Le milieu croate turbine à plein régime
"Quand Brozovic, Modric et Kovacic sont dans le coup, nous contrôlons 90% du jeu" : c’est le latéral croate Josip Juranovic qui le dit, et il est difficile de lui donner tort. A eux trois, les membres du trio croate ont étouffé tous leurs adversaires jusqu’ici, et lorsque la salle des machines croate tourne à plein régime, c’est toute l'animation adverse qui s’enraye. Devant la défense, Marcelo Brozovic impose son gabarit et agit comme premier relanceur. Joueur qui facilite les transmissions entre Brozovic et son capitaine, Mateo Kovacic anticipe les décalages adverses. Enfin, Luka Modric se projette, et comme Antoine Griezmann chez les Bleus, endosse le costume de rampe de lancement en attaque.
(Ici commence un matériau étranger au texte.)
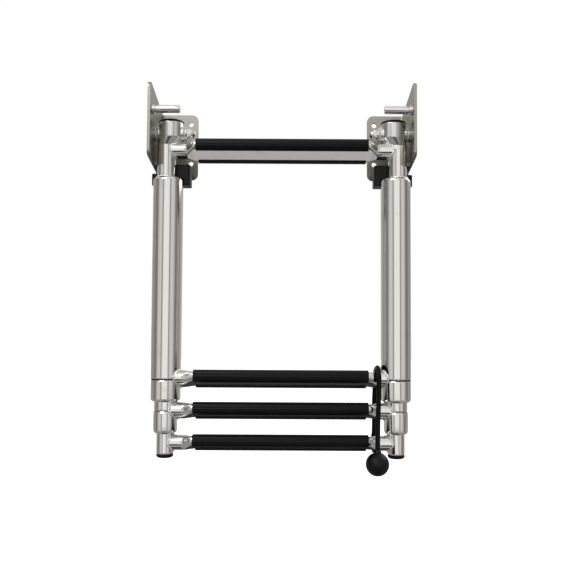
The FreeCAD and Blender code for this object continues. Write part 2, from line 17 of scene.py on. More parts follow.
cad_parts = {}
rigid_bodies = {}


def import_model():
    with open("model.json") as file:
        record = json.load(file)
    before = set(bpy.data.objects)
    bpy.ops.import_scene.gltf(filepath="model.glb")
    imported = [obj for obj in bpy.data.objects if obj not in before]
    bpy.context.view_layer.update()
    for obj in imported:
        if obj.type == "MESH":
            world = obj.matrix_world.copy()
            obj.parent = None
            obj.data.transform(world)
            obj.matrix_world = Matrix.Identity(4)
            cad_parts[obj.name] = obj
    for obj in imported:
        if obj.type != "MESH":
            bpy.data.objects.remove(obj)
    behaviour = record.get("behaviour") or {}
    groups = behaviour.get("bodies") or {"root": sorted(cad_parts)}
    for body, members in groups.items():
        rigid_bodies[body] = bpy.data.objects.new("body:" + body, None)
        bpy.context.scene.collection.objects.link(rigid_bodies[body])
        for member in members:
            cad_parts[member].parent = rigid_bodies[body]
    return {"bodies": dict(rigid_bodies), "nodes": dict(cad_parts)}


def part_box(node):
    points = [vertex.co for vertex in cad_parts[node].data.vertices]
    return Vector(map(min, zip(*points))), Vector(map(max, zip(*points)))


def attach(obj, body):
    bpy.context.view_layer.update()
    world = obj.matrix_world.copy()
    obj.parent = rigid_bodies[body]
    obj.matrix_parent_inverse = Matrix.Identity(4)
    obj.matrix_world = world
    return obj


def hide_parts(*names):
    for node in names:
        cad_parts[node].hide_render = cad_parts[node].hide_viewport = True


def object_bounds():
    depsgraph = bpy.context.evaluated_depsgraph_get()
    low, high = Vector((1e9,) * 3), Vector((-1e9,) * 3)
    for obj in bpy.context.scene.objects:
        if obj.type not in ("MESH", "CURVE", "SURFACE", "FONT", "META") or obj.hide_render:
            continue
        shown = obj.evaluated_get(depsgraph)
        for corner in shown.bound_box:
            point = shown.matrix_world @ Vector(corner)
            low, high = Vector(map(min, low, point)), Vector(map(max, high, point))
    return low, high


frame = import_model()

ours = set(frame["nodes"].values()) | set(frame["bodies"].values())
for leftover in set(bpy.data.objects) - ours:
    bpy.data.objects.remove(leftover)
cad_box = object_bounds()

# %% [markdown]
# ## Places
#
# Lengths below are in millimetres, the unit of the workshop drawing, and are turned into
# metres when a mesh is made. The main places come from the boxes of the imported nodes, so
# a piece always lands where the model holds it.

# %% Read the main places from the frame
MM = 0.001


def node_box(node):
    """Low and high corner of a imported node, in millimetres."""
    low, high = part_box(node)
    return low / MM, high / MM


def node_middle(node):
    low, high = node_box(node)
    return (low + high) / 2


def node_radius(node):
    low, high = node_box(node)
    return (high.x - low.x) / 2


POST_X = node_middle("outer_tube_right").x
POST_Y = node_middle("outer_tube_right").y
NECK_X = node_middle("neck_tube_right").x
HINGE_Z = node_middle("nut_washers").z
SEAM_1_Z = node_box("outer_collar_right")[1].z
SEAM_2_Z = node_box("middle_collar_right")[1].z
print("post axis", round(POST_X, 2), round(POST_Y, 2), "hinge height", round(HINGE_Z, 2))

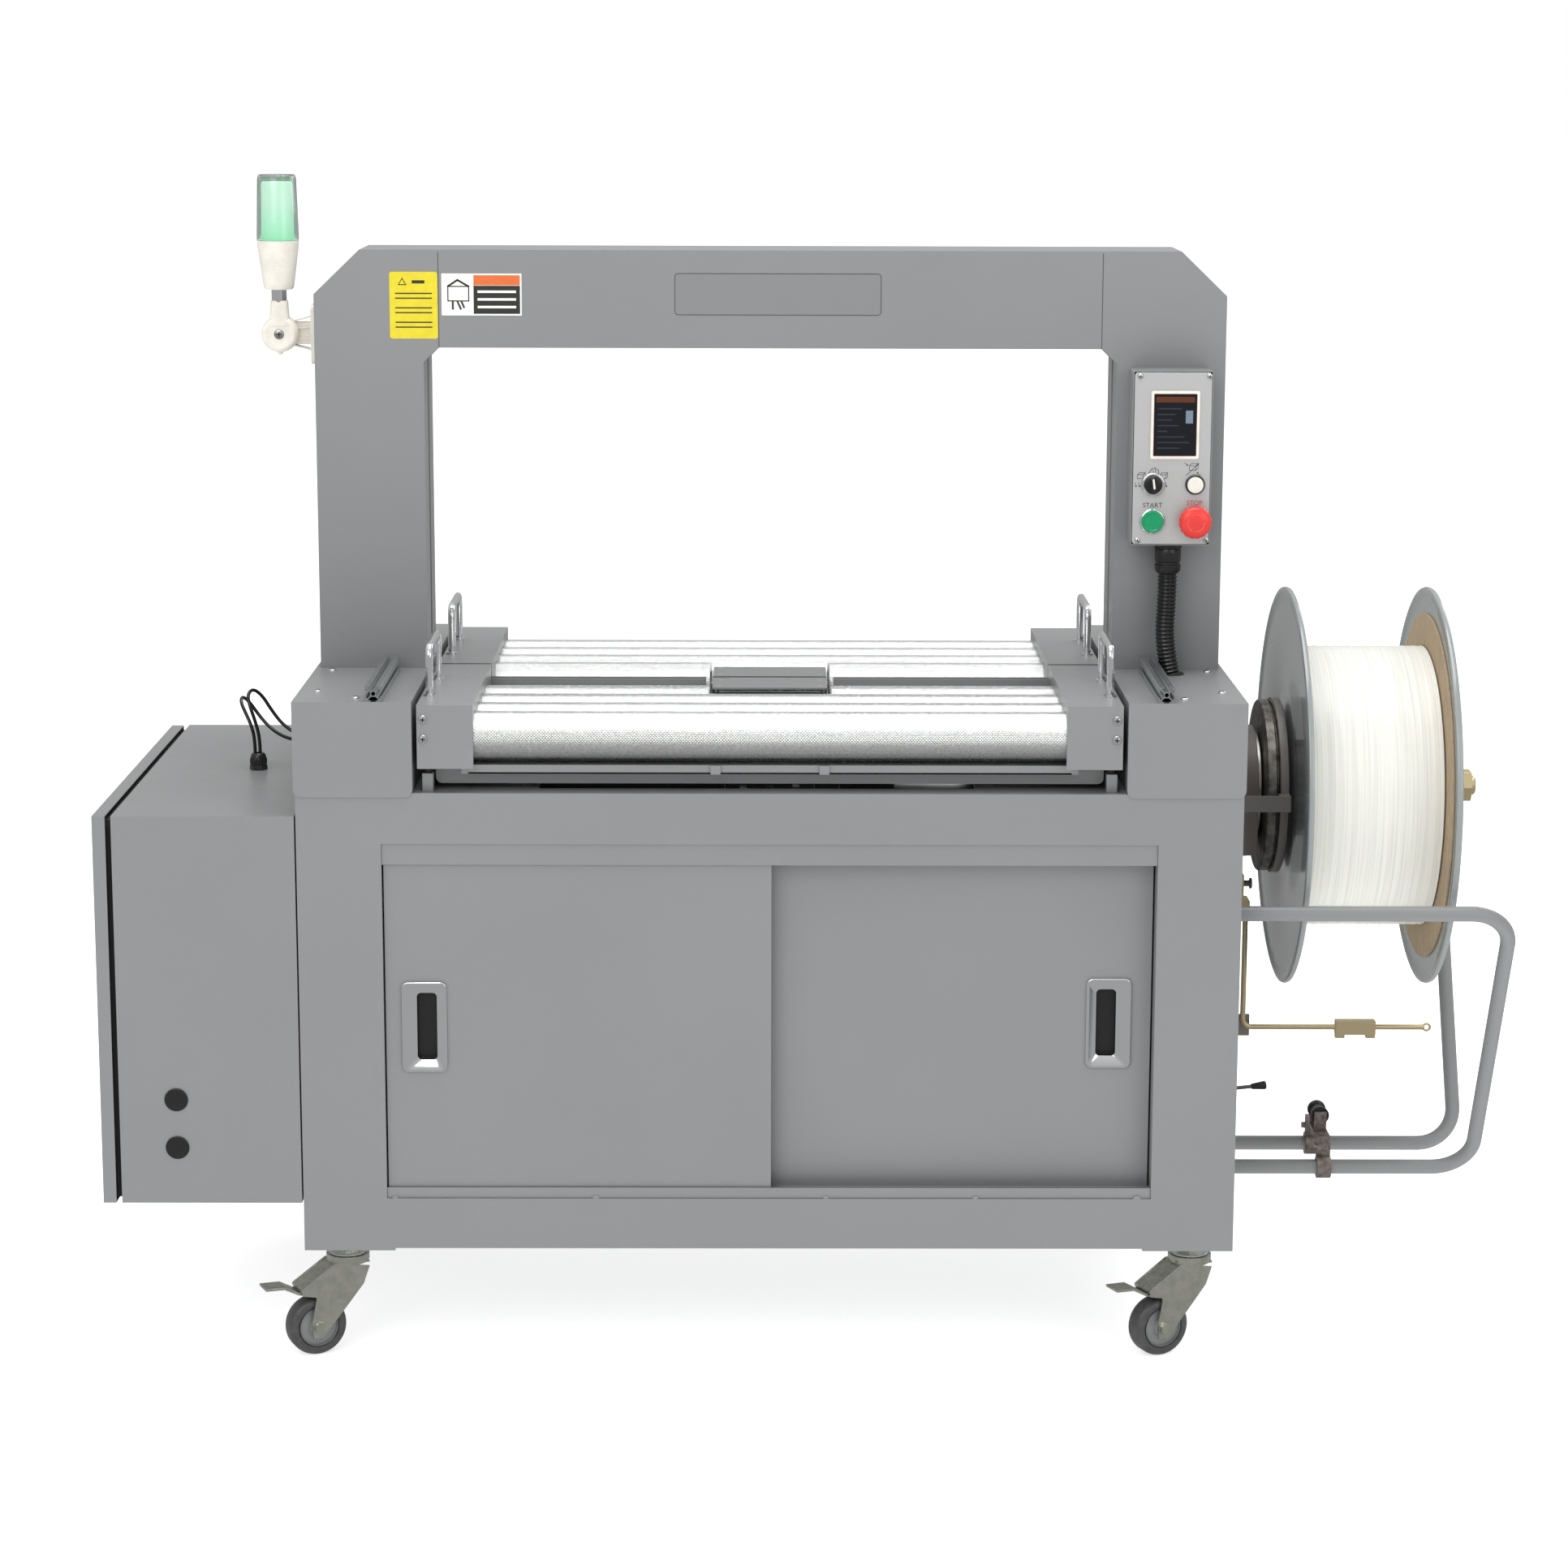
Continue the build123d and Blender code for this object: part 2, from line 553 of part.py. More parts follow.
def arch_frame():
    column = prism_xz(column_outline(0), -COLUMN_Y, COLUMN_Y)
    column -= prism_xz(column_outline(SHEET), -COLUMN_Y + SHEET, COLUMN_Y - SHEET)
    half = STRAP_SLOT / 2
    # the strap slot runs up the inner face, through the small chamfer and along the underside
    column -= block(COLUMN_IN - 1, COLUMN_IN + SHEET + 1, -half, half, DECK_Z + 20, BEAM_Z)
    column -= block(BEAM_X - 1, COLUMN_IN + SHEET + 1, -half, half, BEAM_Z - INNER_CHAMFER - SHEET,
                    BEAM_Z + SHEET + 1)
    column -= block(BEAM_X - 1, BEAM_X + SHEET + 1, -half, half, BEAM_Z - 1, BEAM_Z + 40)
    beam = shell_box(-BEAM_X, BEAM_X, -COLUMN_Y, COLUMN_Y, BEAM_Z, ARCH_TOP, SHEET)
    beam -= block(-BEAM_X - 1, BEAM_X + 1, -half, half, BEAM_Z - 1, BEAM_Z + SHEET + 1)
    beam -= block(-BEAM_X - 1, BEAM_X + 1, -half, half, BEAM_Z + 1, BEAM_Z + 40) \
        - block(-BEAM_X + SHEET + 1, BEAM_X - SHEET - 1, -half, half, BEAM_Z, BEAM_Z + 41)
    left = flip_x(column) - rod_x(CABLE_HOLE_R, -COLUMN_OUT - 1, -COLUMN_OUT + 4, 0, CABLE_HOLE_Z)
    save("arch_frame", column, left, beam)


def strap_track():
    x1 = COLUMN_IN + SHEET + 2 + TRACK_T
    z0 = ROLLER_Z - 4
    z1 = BEAM_Z + SHEET + 2 + TRACK_T
    mid_z = (z0 + z1) / 2
    ring = plate_xz(2 * x1, z1 - z0, TRACK_R, 0, mid_z, -TRACK_W / 2, TRACK_W / 2)
    ring -= plate_xz(2 * (x1 - TRACK_T), z1 - z0 - 2 * TRACK_T, TRACK_R - TRACK_T, 0, mid_z,
                     -TRACK_W, TRACK_W)
    grooved = plate_xz(2 * (x1 - TRACK_T + TRACK_GROOVE_D), z1 - z0 - 2 * (TRACK_T - TRACK_GROOVE_D),
                       TRACK_R - TRACK_T + TRACK_GROOVE_D, 0, mid_z, -TRACK_GROOVE_W / 2,
                       TRACK_GROOVE_W / 2)
    ring -= grooved
    # the lower run narrows to pass between the table halves, and stops either side of the head
    ring -= block(-HEAD_X, HEAD_X, -30, 30, z0 - 5, z0 + TRACK_T + 5)
    for y in (-1, 1):
        y0, y1 = sorted((y * TRACK_NECK / 2, y * 30))
        ring -= block(-COLUMN_IN + 2, COLUMN_IN - 2, y0, y1, z0 - 5, z0 + TRACK_R)
    ring -= block(-COLUMN_IN + 30, COLUMN_IN - 30, -30, 30, z0 - 5, z0 + 4)
    save("strap_track", ring)


# ---------------------------------------------------------------- sealing head and strap feed
def sealing_head():
    cheek = block(HEAD_X - 10, HEAD_X - 2, -HEAD_Y, HEAD_Y, HEAD_Z0 + 10, HEAD_TOP - 12)
    cheek -= rod_x(CAM_SHAFT_R + 0.2, HEAD_X - 20, HEAD_X + 5, 0, CAM_SHAFT_Z)
    foot = block(-HEAD_X, HEAD_X, -CROSS_BEAM_Y - 15, CROSS_BEAM_Y + 15, HEAD_Z0, HEAD_Z0 + 10)
    anvil = block(-HEAD_X + 2, HEAD_X - 2, -14, 14, HEAD_TOP - 12, HEAD_TOP)
    anvil -= block(-HEAD_X, HEAD_X, -7, 7, HEAD_TOP - 3, HEAD_TOP + 1)
    # three cams on one shaft lift the cutter and the two grippers
    rams = []
    cams = rod_x(CAM_SHAFT_R, -HEAD_X - 6, HEAD_X + 22, 0, CAM_SHAFT_Z)
    for n in range(3):
        x = (n - 1) * CAM_PITCH
        ram = block(x - 13, x + 13, -12, 12, CAM_SHAFT_Z + SEAL_CAM_R + 12, HEAD_TOP - 16)
        ram += rod_z(6, CAM_SHAFT_Z + SEAL_CAM_R + 8, CAM_SHAFT_Z + SEAL_CAM_R + 13, x, 0)
        rams.append(ram)
        turned = Pos(x, 0, CAM_SHAFT_Z) * Rot(120 * n, 0, 0)
        cams += turned * Pos(0, 0, 5) * Rot(0, 90, 0) * Cylinder(SEAL_CAM_R, 9)
    gearbox_x = HEAD_X + 22
    motor_x = gearbox_x + 70
    gearbox = block(gearbox_x, motor_x, -38, 38, CAM_SHAFT_Z - 45, CAM_SHAFT_Z + 45)
    motor = rod_x(SEAL_MOTOR_R, motor_x, motor_x + 130, 0, CAM_SHAFT_Z)
    motor += rod_x(SEAL_MOTOR_R - 6, motor_x + 130, motor_x + 158, 0, CAM_SHAFT_Z)
    bracket = block(HEAD_X, motor_x + 148, -38, 38, HEAD_Z0 + 2, HEAD_Z0 + 8)
    bracket += block(gearbox_x + 8, motor_x - 8, -30, 30, HEAD_Z0 + 8, CAM_SHAFT_Z - 45)
    bracket += block(motor_x + 58, motor_x + 98, -12, 12, HEAD_Z0 + 8, CAM_SHAFT_Z - SEAL_MOTOR_R)
    save("sealing_head", foot, cheek, flip_x(cheek), anvil, *rams, cams, gearbox, motor, bracket)


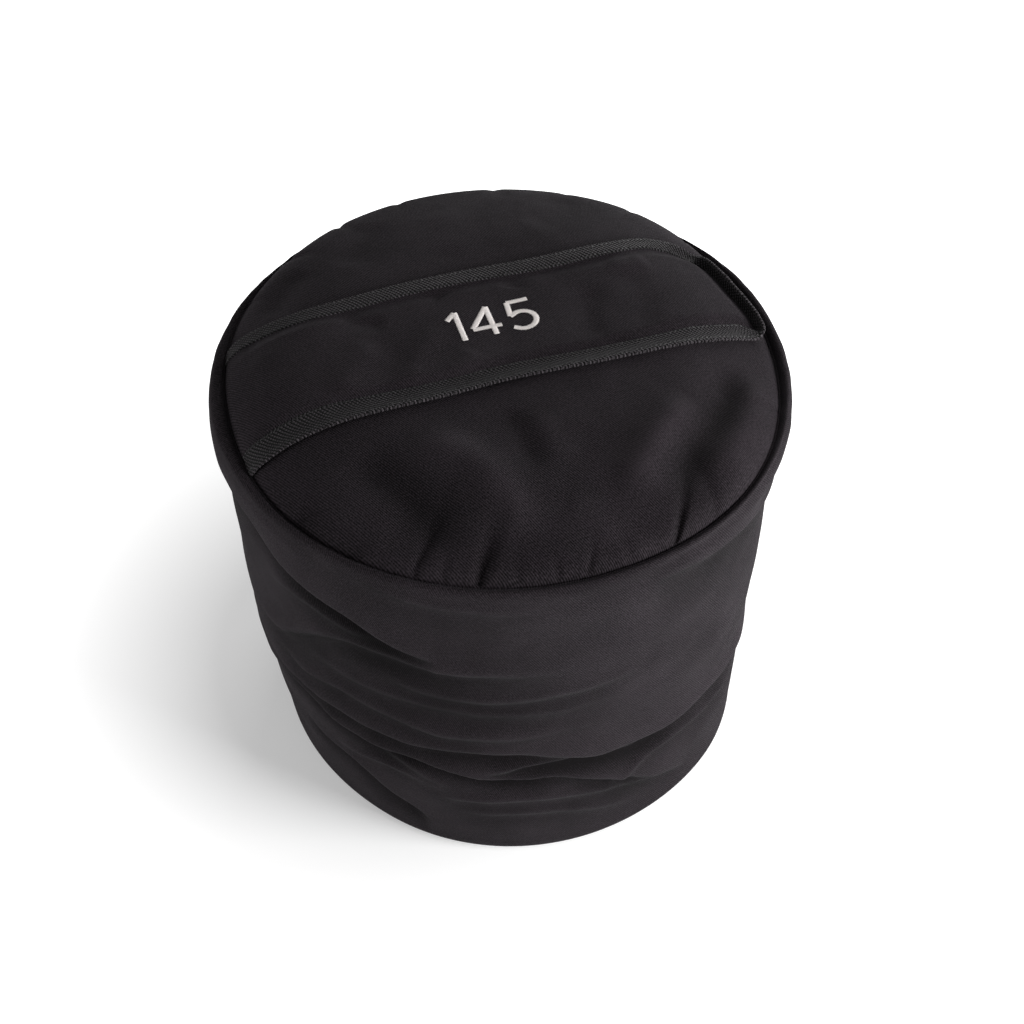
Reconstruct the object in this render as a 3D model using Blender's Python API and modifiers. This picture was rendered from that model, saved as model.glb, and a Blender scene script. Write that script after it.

Les trois auront un rôle clé pour bloquer l’Argentine : couper Lionel Messi de ses coéquipiers. "Nous n’avons pas de plan spécifique pour stopper Messi. En général, on ne se concentre pas sur le fait de stopper un seul joueur, mais l’équipe entière", explique Bruno Petkovic. C’est la première étape du plan, avant sans doute de se projeter en contre avec Ivan Perisic ou Andrej Kramaric. Mais tout cela passera par un abattage essentiel des trois milieux. Leur "passer le ballon, c'est plus sûr que de mettre son argent à la banque", résume en souriant Josip Juranovic.